→ **Problem requirements**
Quote every line below exactly as it reads.

>> Begin

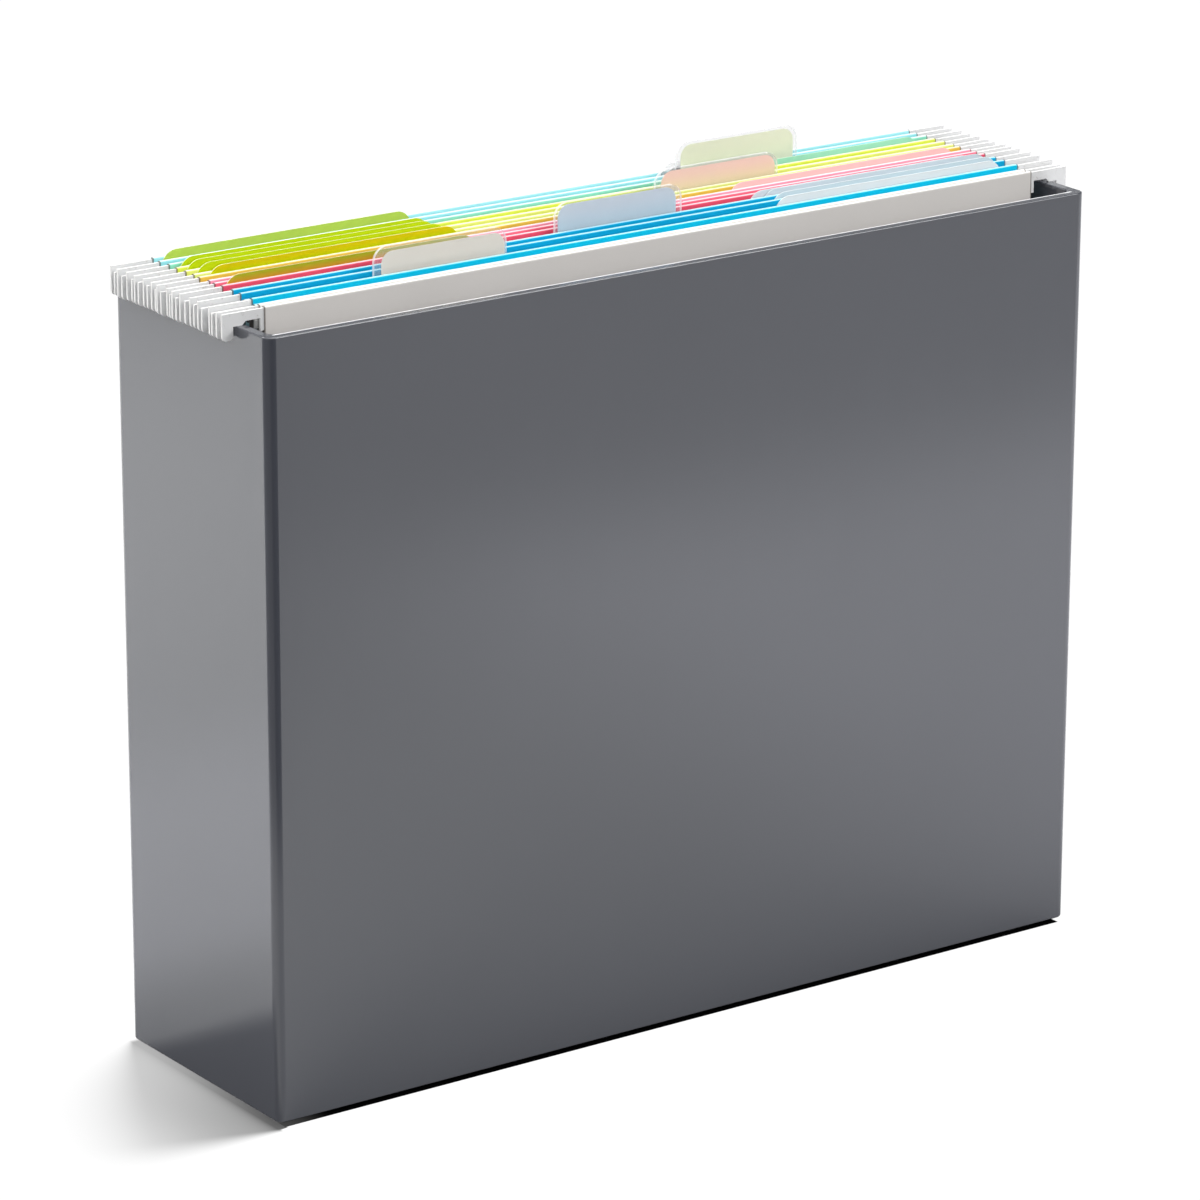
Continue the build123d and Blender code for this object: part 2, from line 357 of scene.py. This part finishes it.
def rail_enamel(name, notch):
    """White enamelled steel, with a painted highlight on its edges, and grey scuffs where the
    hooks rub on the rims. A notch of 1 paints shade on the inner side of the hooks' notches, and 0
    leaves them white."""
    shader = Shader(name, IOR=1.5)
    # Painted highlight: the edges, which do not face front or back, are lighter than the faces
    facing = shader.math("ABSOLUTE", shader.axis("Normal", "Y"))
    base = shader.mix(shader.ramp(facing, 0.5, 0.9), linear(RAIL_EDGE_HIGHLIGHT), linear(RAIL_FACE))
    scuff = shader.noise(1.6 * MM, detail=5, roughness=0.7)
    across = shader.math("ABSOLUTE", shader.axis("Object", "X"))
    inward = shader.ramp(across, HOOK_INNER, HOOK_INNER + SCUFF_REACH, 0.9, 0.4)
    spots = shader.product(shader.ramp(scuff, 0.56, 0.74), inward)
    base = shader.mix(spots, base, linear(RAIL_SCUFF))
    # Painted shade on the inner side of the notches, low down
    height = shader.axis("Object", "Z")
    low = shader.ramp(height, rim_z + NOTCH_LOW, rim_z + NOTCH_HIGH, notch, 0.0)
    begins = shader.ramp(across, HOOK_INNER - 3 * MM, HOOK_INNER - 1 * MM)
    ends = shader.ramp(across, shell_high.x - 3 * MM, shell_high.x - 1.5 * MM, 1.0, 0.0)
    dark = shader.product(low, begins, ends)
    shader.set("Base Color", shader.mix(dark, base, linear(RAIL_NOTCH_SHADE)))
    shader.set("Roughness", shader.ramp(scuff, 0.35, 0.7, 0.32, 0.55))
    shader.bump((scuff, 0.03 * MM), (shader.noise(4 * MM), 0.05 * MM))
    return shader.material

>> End

→ **Answer to this problem**
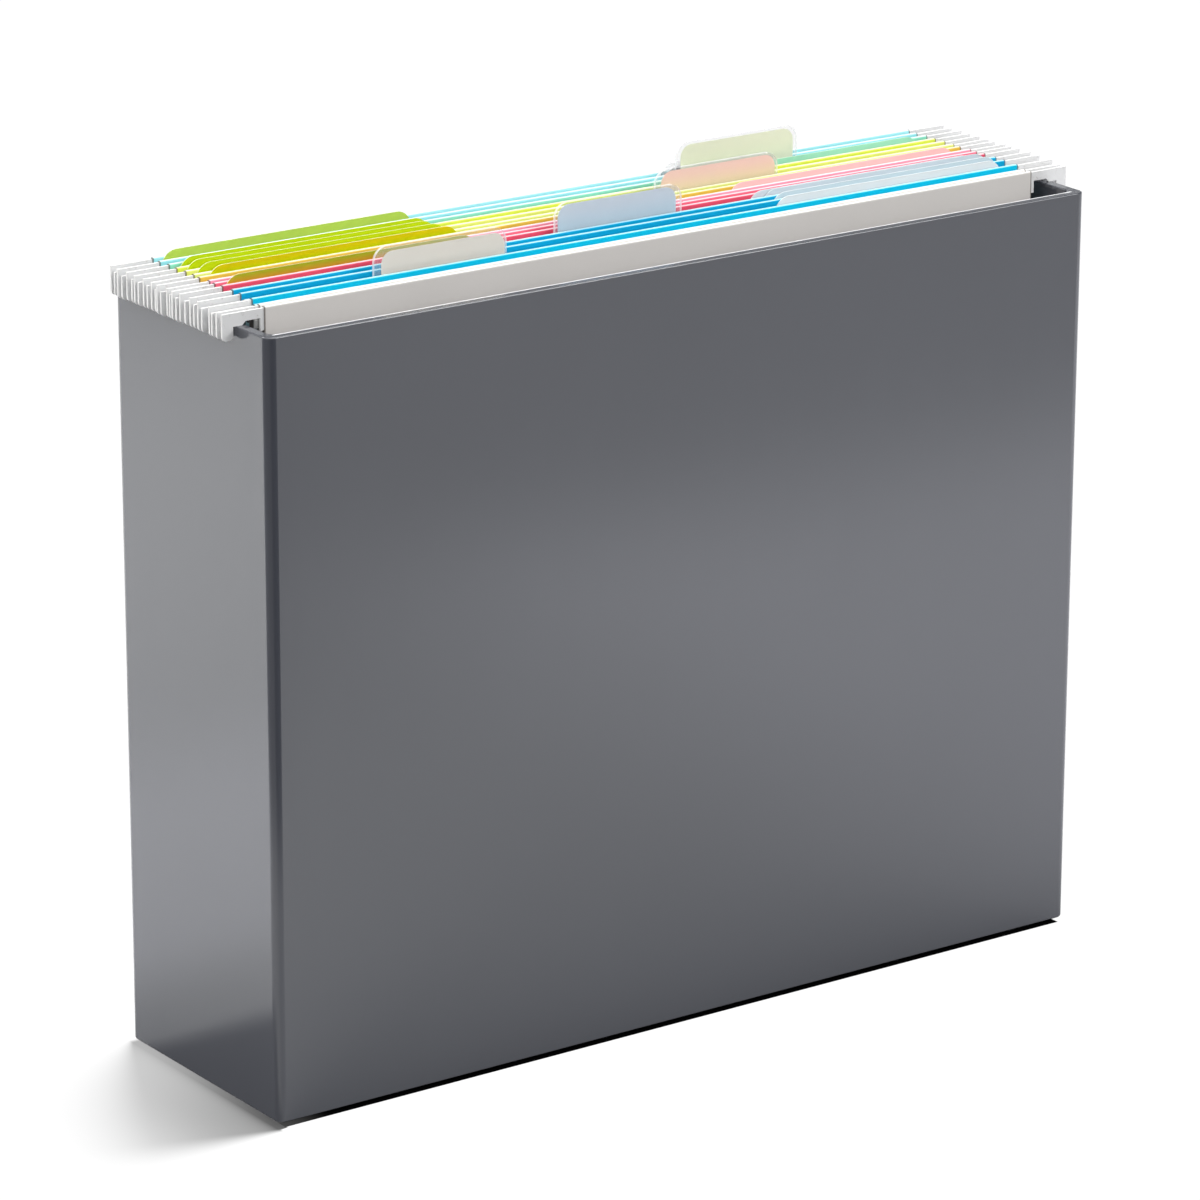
Continue the build123d and Blender code for this object: part 2, from line 357 of scene.py. This part finishes it.
def rail_enamel(name, notch):
    """White enamelled steel, with a painted highlight on its edges, and grey scuffs where the
    hooks rub on the rims. A notch of 1 paints shade on the inner side of the hooks' notches, and 0
    leaves them white."""
    shader = Shader(name, IOR=1.5)
    # Painted highlight: the edges, which do not face front or back, are lighter than the faces
    facing = shader.math("ABSOLUTE", shader.axis("Normal", "Y"))
    base = shader.mix(shader.ramp(facing, 0.5, 0.9), linear(RAIL_EDGE_HIGHLIGHT), linear(RAIL_FACE))
    scuff = shader.noise(1.6 * MM, detail=5, roughness=0.7)
    across = shader.math("ABSOLUTE", shader.axis("Object", "X"))
    inward = shader.ramp(across, HOOK_INNER, HOOK_INNER + SCUFF_REACH, 0.9, 0.4)
    spots = shader.product(shader.ramp(scuff, 0.56, 0.74), inward)
    base = shader.mix(spots, base, linear(RAIL_SCUFF))
    # Painted shade on the inner side of the notches, low down
    height = shader.axis("Object", "Z")
    low = shader.ramp(height, rim_z + NOTCH_LOW, rim_z + NOTCH_HIGH, notch, 0.0)
    begins = shader.ramp(across, HOOK_INNER - 3 * MM, HOOK_INNER - 1 * MM)
    ends = shader.ramp(across, shell_high.x - 3 * MM, shell_high.x - 1.5 * MM, 1.0, 0.0)
    dark = shader.product(low, begins, ends)
    shader.set("Base Color", shader.mix(dark, base, linear(RAIL_NOTCH_SHADE)))
    shader.set("Roughness", shader.ramp(scuff, 0.35, 0.7, 0.32, 0.55))
    shader.bump((scuff, 0.03 * MM), (shader.noise(4 * MM), 0.05 * MM))
    return shader.material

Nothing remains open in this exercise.